I think the urge to grapple with that is what drove me to spend hours added up putting it all together in what I hope is something like ordinary language. This can't include pretensions of ironing out every mystery or explaining everything as A=B+C with words in the place of variables. The fundamental goal of translation is to be able to read Genesis 1 with the same neurons that read The New York Times or Journal of Biological Chemistry.



So when I read "day" my mind images not a 24-hour period of creation but a long time of prehuman history, maybe with an overlay of a day-long vision given to an original author long ago. When I read "the sea was filled" and then "the sky was filled" I fill in the land with large, lumbering lizards as well. I noted clearly my inability to perfectly translate the fourth day, but I can still read it and imagine something that can be described with those words happening sometime. When I look at the hands doing the forming, I know they're the hands of God.



These hands didn't leave fingerprints in the clay after molding it. These hands were skilled enough to flick atoms back and forth, and deft enough to set up a mechanism that would run and unfold by itself. Make no mistake, those hands are very close. Every time an oxygen molecule latches on to a hemoglobin to swim around your bloodstream, that gives you life, and God is there.

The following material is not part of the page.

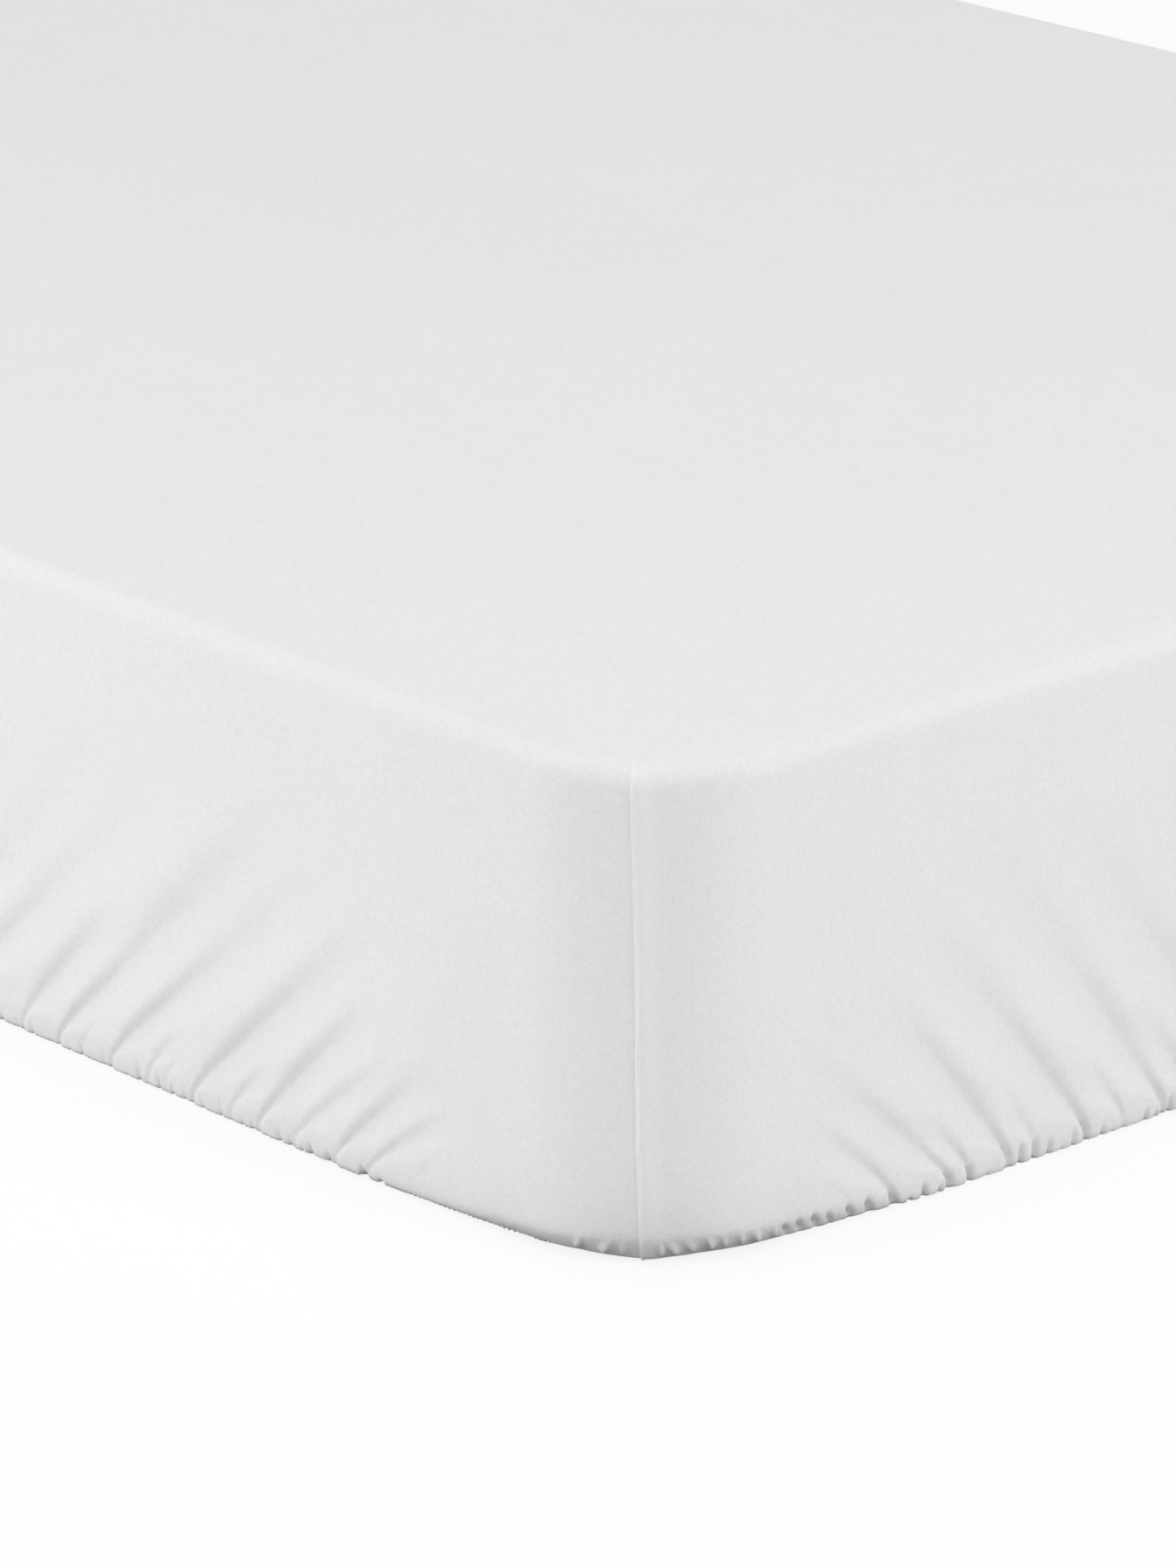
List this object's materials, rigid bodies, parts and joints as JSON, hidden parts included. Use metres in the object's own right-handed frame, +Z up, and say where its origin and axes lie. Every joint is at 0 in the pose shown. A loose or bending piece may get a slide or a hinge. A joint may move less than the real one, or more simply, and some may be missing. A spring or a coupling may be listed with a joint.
{
  "type": "crib mattress with fitted mattress protector",
  "caption": "Plain white knitted protector with a gathered elastic hem, stretched over a foam crib mattress.",
  "frame": {"origin": "middle of the mattress's underside, on the surface it rests on", "axes": "+X along the long side, +Y along the short side, +Z up"},
  "size_m": [1.3211, 0.7103, 0.142],
  "materials": {
    "mattress_ticking": "matte woven ticking",
    "protector_knit": "matte fine white knit"
  },
  "bodies": {
    "root": {"mattress": "mattress_ticking", "protector": "protector_knit"}
  },
  "joints": []
}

He created the stars that crushed simpler atoms into oxygen, and the water which makes up your blood, and the electromagnetic forces that make the oxygen stick to the iron. He made the hemoglobin so it would stick onto the oxygen just right: tight enough to grab, loose enough to let go. And I think the way he made it was to set up an iterative, long-term, fluid process that can make mistakes, but he can give grace even through those mistakes. This understanding is a translation of Genesis 1 into 21st-century biochemistry mind-language. The reader has a slight further translation to make into whatever language is your true native tongue. Words are fluid, but behind them is a reality: God is creator. Later parts of the Bible weave this understanding into the further reality: God is a redeemer as well, or a less loaded 21st-century world is that God is a repairer as well as a maker.

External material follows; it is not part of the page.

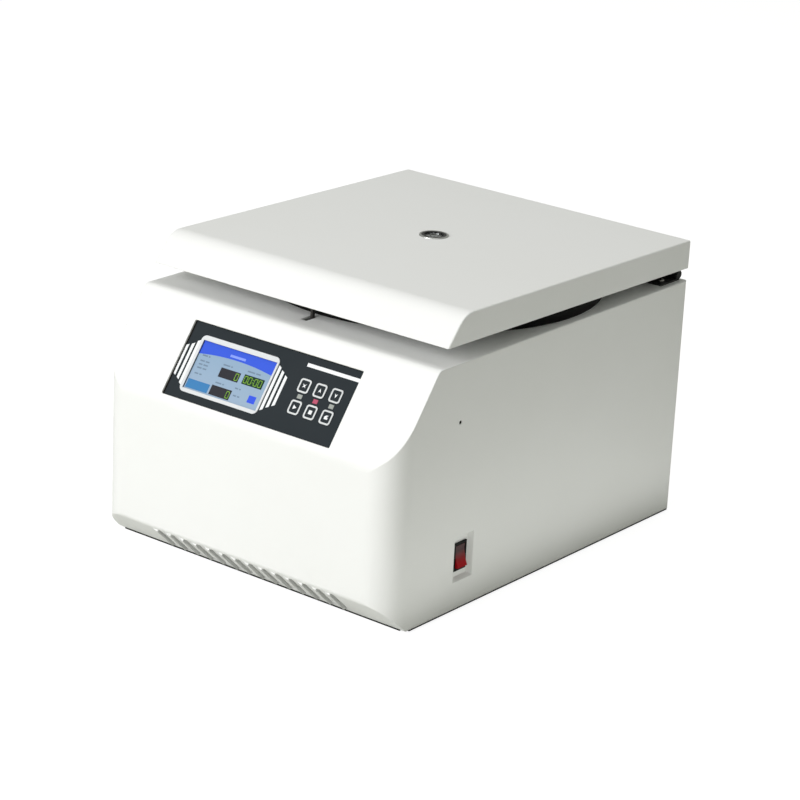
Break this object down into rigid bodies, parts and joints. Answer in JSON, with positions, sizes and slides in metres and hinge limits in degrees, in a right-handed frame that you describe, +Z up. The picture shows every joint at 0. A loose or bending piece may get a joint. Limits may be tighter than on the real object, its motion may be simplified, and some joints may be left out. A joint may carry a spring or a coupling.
{
  "type": "benchtop centrifuge",
  "caption": "Benchtop laboratory centrifuge with a slanted control panel, a hinged flat lid, a chamber with an angle rotor, a power switch and a lid lock.",
  "frame": {"origin": "on the table, under the middle of the casing's footprint", "axes": "+X to the right seen from the front, +Y to the back, +Z up"},
  "size_m": [0.4, 0.5125, 0.3242],
  "materials": {
    "shell": "satin off-white",
    "lid_skin": "satin off-white powder coat",
    "liner": "satin",
    "zinc_sheet": "zinc plated",
    "grey_paint": "powder coat",
    "stainless": "drawn stainless",
    "steel": "machined",
    "screw_steel": "nickel plated",
    "cast_alu": "cast",
    "rotor_alu": "anodised",
    "black_rubber": "matte",
    "black_plastic": "fine grain",
    "panel_dark": "satin film",
    "key_dark": "satin film",
    "pale_plastic": "satin",
    "screen": "lit display",
    "lamp": "translucent",
    "board": "solder mask",
    "lens": "clear",
    "red_plastic": "translucent red",
    "core_steel": "laminated"
  },
  "bodies": {
    "cabinet": {"backer_nuts": "screw_steel", "base_plate": "zinc_sheet", "board_spacers": "screw_steel", "carrier_plate": "zinc_sheet", "chamber_bowl": "stainless", "chamber_gasket": "black_rubber", "control_board": "board", "deck_leaves": "stainless", "drive_board": "board", "drive_heat_sink": "cast_alu", "fan_frame": "black_plastic", "fuse_holder": "black_plastic", "guard_ring": "steel", "hinge_pins": "steel", "hinge_screws": "screw_steel", "keypad_board": "board", "lamp_lenses": "lamp", "latch_solenoid": "zinc_sheet", "lid_switch": "black_plastic", "mains_transformer": "core_steel", "motor_bearings": "steel", "motor_bolts": "screw_steel", "motor_dampers": "black_rubber", "motor_end_cap": "cast_alu", "motor_housing": "cast_alu", "outer_shell": "shell", "panel_backer": "black_plastic", "panel_plate": "panel_dark", "power_inlet": "black_plastic", "rear_panel": "grey_paint", "rear_screws": "screw_steel", "release_plug": "black_rubber", "rubber_feet": "black_rubber", "screen_bezel": "pale_plastic", "screen_module": "screen", "shaft_boot": "black_rubber", "shell_screws": "screw_steel", "support_posts": "steel", "switch_frame": "black_plastic"},
    "lid": {"lid_shell": "lid_skin", "lid_liner": "liner", "liner_screws": "screw_steel", "sight_ring": "cast_alu", "sight_glass": "lens", "lid_leaves": "stainless", "lid_hook": "steel"},
    "rotor": {"motor_shaft": "steel", "rotor_body": "rotor_alu", "rotor_cover": "rotor_alu", "rotor_knob": "black_plastic"},
    "fan": {"fan_impeller": "black_plastic"},
    "lock_bolt": {"latch_bolt": "steel"},
    "power_rocker": {"switch_rocker": "red_plastic"},
    "key_button_1": {"key_1": "key_dark"},
    "key_button_2": {"key_2": "key_dark"},
    "key_button_3": {"key_3": "key_dark"},
    "key_button_4": {"key_4": "key_dark"},
    "key_button_5": {"key_5": "key_dark"},
    "key_button_6": {"key_6": "key_dark"}
  },
  "joints": [
    {"name": "lid_hinge", "type": "hinge", "parent": "cabinet", "child": "lid", "pos_m": [0, 0.25, 0.279], "axis": [-1, 0, 0], "range_deg": [-0.78, 72]},
    {"name": "rotor_spin", "type": "hinge", "parent": "cabinet", "child": "rotor", "pos_m": [0, 0.051, 0.15], "axis": [0, 0, 1], "continuous": true},
    {"name": "fan_spin", "type": "hinge", "parent": "cabinet", "child": "fan", "pos_m": [-0.095, 0.24, 0.062], "axis": [0, 1, 0], "continuous": true},
    {"name": "lock_slide", "type": "slide", "parent": "cabinet", "child": "lock_bolt", "axis": [-1, 0, 0], "range_m": [0, 0.008]},
    {"name": "power_rock", "type": "hinge", "parent": "cabinet", "child": "power_rocker", "pos_m": [0.1945, -0.133, 0.058], "axis": [0, 1, 0], "range_deg": [0, 20]},
    {"name": "key_press_1", "type": "slide", "parent": "cabinet", "child": "key_button_1", "axis": [0, 0.807, -0.5905], "range_m": [0, 0.0005], "stiffness_N_per_m": 600},
    {"name": "key_press_2", "type": "slide", "parent": "cabinet", "child": "key_button_2", "axis": [0, 0.807, -0.5905], "range_m": [0, 0.0005], "stiffness_N_per_m": 600},
    {"name": "key_press_3", "type": "slide", "parent": "cabinet", "child": "key_button_3", "axis": [0, 0.807, -0.5905], "range_m": [0, 0.0005], "stiffness_N_per_m": 600},
    {"name": "key_press_4", "type": "slide", "parent": "cabinet", "child": "key_button_4", "axis": [0, 0.807, -0.5905], "range_m": [0, 0.0005], "stiffness_N_per_m": 600},
    {"name": "key_press_5", "type": "slide", "parent": "cabinet", "child": "key_button_5", "axis": [0, 0.807, -0.5905], "range_m": [0, 0.0005], "stiffness_N_per_m": 600},
    {"name": "key_press_6", "type": "slide", "parent": "cabinet", "child": "key_button_6", "axis": [0, 0.807, -0.5905], "range_m": [0, 0.0005], "stiffness_N_per_m": 600}
  ]
}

Looking at the rest of the Bible beyond Genesis 1, I see examples of translations in the past, and the need for more translations in the present, faithful to the past but in today's language. Jesus did it with his parables. He spoke to people who worshipped God in a temple, who hated their foreign occupiers, and who had a script to follow with focused actions -- perhaps too focused. Paul translated when he encountered Greek culture, seeing "many gods and many lords" worshipped by the people around him and calling them to the creator God, the real one, looming behind the tangle of stories. I still don't know all of what they meant, but that's what makes Bible study so rewarding, the act of connecting and translating it all into a change in how you think or act. It's a holy act of holistically bringing these things together. What do we long for today? What have we found with our experiments, and what do we still need? We have to connect Scripture to two currents of knowledge: what we find from the past and what we need for the future. The God who’s the same yesterday, today, and tomorrow is the constant in the midst of the tumult from those two great currents. Jesus and Paul made the connections; Jesus paid the price, Paul pointed to Jesus; now we are imitators of those great translators.



There's a lot of other Bible passages that need to be brought closer to where we live, which is where they belong. I don't know if I can even be successful at this, but I've got ideas for further translations. Even the name of this blog (once I get around to explaining it) has something to do with the act of translation. So I'm going to keep doing it and deciding how to translate next. I challenge you to find what God wants to translate into your life and where, and when he wills, his Spirit will provide the power behind the words we can provide. All we have are words and actions. In his hands he holds what is necessary: the life. It's what he made in the first place, so he certainly knows what to do with it.